Repeat the whole listing exactly as written.

======

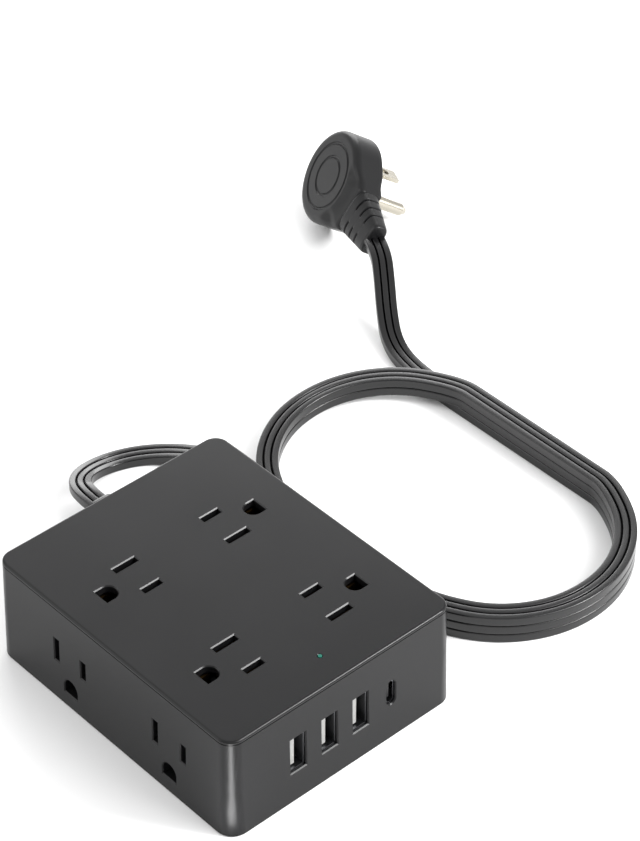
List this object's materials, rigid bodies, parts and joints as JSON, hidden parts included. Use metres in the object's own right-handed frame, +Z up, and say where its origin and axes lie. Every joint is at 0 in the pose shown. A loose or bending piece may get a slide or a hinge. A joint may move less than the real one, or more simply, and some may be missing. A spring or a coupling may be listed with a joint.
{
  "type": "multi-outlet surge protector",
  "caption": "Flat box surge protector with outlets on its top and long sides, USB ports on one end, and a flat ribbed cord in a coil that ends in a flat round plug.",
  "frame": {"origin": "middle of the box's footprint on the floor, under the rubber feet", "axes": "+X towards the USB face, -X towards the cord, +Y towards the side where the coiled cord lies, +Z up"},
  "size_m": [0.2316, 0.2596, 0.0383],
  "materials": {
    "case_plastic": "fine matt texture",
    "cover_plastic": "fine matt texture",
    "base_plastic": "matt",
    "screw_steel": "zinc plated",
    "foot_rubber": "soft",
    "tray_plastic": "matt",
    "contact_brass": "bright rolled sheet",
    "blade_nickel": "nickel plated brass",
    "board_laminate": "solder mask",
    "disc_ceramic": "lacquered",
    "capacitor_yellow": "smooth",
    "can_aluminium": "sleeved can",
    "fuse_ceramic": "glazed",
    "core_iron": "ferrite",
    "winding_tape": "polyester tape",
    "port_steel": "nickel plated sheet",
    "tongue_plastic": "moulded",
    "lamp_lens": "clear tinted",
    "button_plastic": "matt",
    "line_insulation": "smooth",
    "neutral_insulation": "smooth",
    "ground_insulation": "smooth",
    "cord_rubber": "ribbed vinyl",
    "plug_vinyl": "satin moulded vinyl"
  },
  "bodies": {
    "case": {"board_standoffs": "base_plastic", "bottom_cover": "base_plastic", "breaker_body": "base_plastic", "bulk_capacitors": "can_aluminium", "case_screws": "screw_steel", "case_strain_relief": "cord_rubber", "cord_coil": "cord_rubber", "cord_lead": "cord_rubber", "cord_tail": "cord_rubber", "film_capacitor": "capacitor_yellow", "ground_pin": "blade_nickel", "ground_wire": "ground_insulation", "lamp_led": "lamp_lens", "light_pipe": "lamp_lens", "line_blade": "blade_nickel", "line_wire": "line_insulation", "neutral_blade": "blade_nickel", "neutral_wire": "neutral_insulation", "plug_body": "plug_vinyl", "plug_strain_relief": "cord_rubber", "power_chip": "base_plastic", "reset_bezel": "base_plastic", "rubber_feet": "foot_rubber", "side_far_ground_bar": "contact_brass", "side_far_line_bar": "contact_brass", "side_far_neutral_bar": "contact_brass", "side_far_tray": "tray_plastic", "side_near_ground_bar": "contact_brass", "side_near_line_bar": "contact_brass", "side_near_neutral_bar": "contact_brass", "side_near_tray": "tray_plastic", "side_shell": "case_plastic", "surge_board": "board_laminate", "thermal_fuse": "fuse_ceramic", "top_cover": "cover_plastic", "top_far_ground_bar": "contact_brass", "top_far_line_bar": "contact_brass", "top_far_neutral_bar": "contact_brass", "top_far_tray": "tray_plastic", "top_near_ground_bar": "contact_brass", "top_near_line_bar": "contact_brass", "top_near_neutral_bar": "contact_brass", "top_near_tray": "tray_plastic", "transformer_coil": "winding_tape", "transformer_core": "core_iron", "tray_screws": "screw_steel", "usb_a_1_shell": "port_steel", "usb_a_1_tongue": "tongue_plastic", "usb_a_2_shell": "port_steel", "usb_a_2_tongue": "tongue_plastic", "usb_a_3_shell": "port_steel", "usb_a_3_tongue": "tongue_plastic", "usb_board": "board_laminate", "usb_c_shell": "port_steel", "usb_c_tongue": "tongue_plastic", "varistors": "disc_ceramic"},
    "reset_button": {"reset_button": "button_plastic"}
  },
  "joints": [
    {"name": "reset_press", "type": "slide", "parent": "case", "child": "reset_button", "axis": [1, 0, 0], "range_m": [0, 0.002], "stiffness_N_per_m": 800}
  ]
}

======

▸ THE COMPLETED TASK
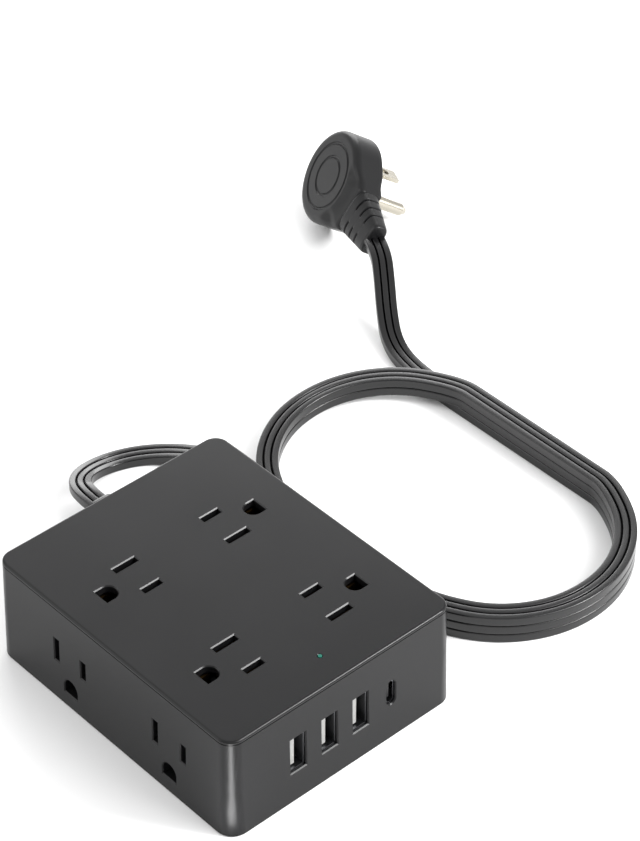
List this object's materials, rigid bodies, parts and joints as JSON, hidden parts included. Use metres in the object's own right-handed frame, +Z up, and say where its origin and axes lie. Every joint is at 0 in the pose shown. A loose or bending piece may get a slide or a hinge. A joint may move less than the real one, or more simply, and some may be missing. A spring or a coupling may be listed with a joint.
{
  "type": "multi-outlet surge protector",
  "caption": "Flat box surge protector with outlets on its top and long sides, USB ports on one end, and a flat ribbed cord in a coil that ends in a flat round plug.",
  "frame": {"origin": "middle of the box's footprint on the floor, under the rubber feet", "axes": "+X towards the USB face, -X towards the cord, +Y towards the side where the coiled cord lies, +Z up"},
  "size_m": [0.2316, 0.2596, 0.0383],
  "materials": {
    "case_plastic": "fine matt texture",
    "cover_plastic": "fine matt texture",
    "base_plastic": "matt",
    "screw_steel": "zinc plated",
    "foot_rubber": "soft",
    "tray_plastic": "matt",
    "contact_brass": "bright rolled sheet",
    "blade_nickel": "nickel plated brass",
    "board_laminate": "solder mask",
    "disc_ceramic": "lacquered",
    "capacitor_yellow": "smooth",
    "can_aluminium": "sleeved can",
    "fuse_ceramic": "glazed",
    "core_iron": "ferrite",
    "winding_tape": "polyester tape",
    "port_steel": "nickel plated sheet",
    "tongue_plastic": "moulded",
    "lamp_lens": "clear tinted",
    "button_plastic": "matt",
    "line_insulation": "smooth",
    "neutral_insulation": "smooth",
    "ground_insulation": "smooth",
    "cord_rubber": "ribbed vinyl",
    "plug_vinyl": "satin moulded vinyl"
  },
  "bodies": {
    "case": {"board_standoffs": "base_plastic", "bottom_cover": "base_plastic", "breaker_body": "base_plastic", "bulk_capacitors": "can_aluminium", "case_screws": "screw_steel", "case_strain_relief": "cord_rubber", "cord_coil": "cord_rubber", "cord_lead": "cord_rubber", "cord_tail": "cord_rubber", "film_capacitor": "capacitor_yellow", "ground_pin": "blade_nickel", "ground_wire": "ground_insulation", "lamp_led": "lamp_lens", "light_pipe": "lamp_lens", "line_blade": "blade_nickel", "line_wire": "line_insulation", "neutral_blade": "blade_nickel", "neutral_wire": "neutral_insulation", "plug_body": "plug_vinyl", "plug_strain_relief": "cord_rubber", "power_chip": "base_plastic", "reset_bezel": "base_plastic", "rubber_feet": "foot_rubber", "side_far_ground_bar": "contact_brass", "side_far_line_bar": "contact_brass", "side_far_neutral_bar": "contact_brass", "side_far_tray": "tray_plastic", "side_near_ground_bar": "contact_brass", "side_near_line_bar": "contact_brass", "side_near_neutral_bar": "contact_brass", "side_near_tray": "tray_plastic", "side_shell": "case_plastic", "surge_board": "board_laminate", "thermal_fuse": "fuse_ceramic", "top_cover": "cover_plastic", "top_far_ground_bar": "contact_brass", "top_far_line_bar": "contact_brass", "top_far_neutral_bar": "contact_brass", "top_far_tray": "tray_plastic", "top_near_ground_bar": "contact_brass", "top_near_line_bar": "contact_brass", "top_near_neutral_bar": "contact_brass", "top_near_tray": "tray_plastic", "transformer_coil": "winding_tape", "transformer_core": "core_iron", "tray_screws": "screw_steel", "usb_a_1_shell": "port_steel", "usb_a_1_tongue": "tongue_plastic", "usb_a_2_shell": "port_steel", "usb_a_2_tongue": "tongue_plastic", "usb_a_3_shell": "port_steel", "usb_a_3_tongue": "tongue_plastic", "usb_board": "board_laminate", "usb_c_shell": "port_steel", "usb_c_tongue": "tongue_plastic", "varistors": "disc_ceramic"},
    "reset_button": {"reset_button": "button_plastic"}
  },
  "joints": [
    {"name": "reset_press", "type": "slide", "parent": "case", "child": "reset_button", "axis": [1, 0, 0], "range_m": [0, 0.002], "stiffness_N_per_m": 800}
  ]
}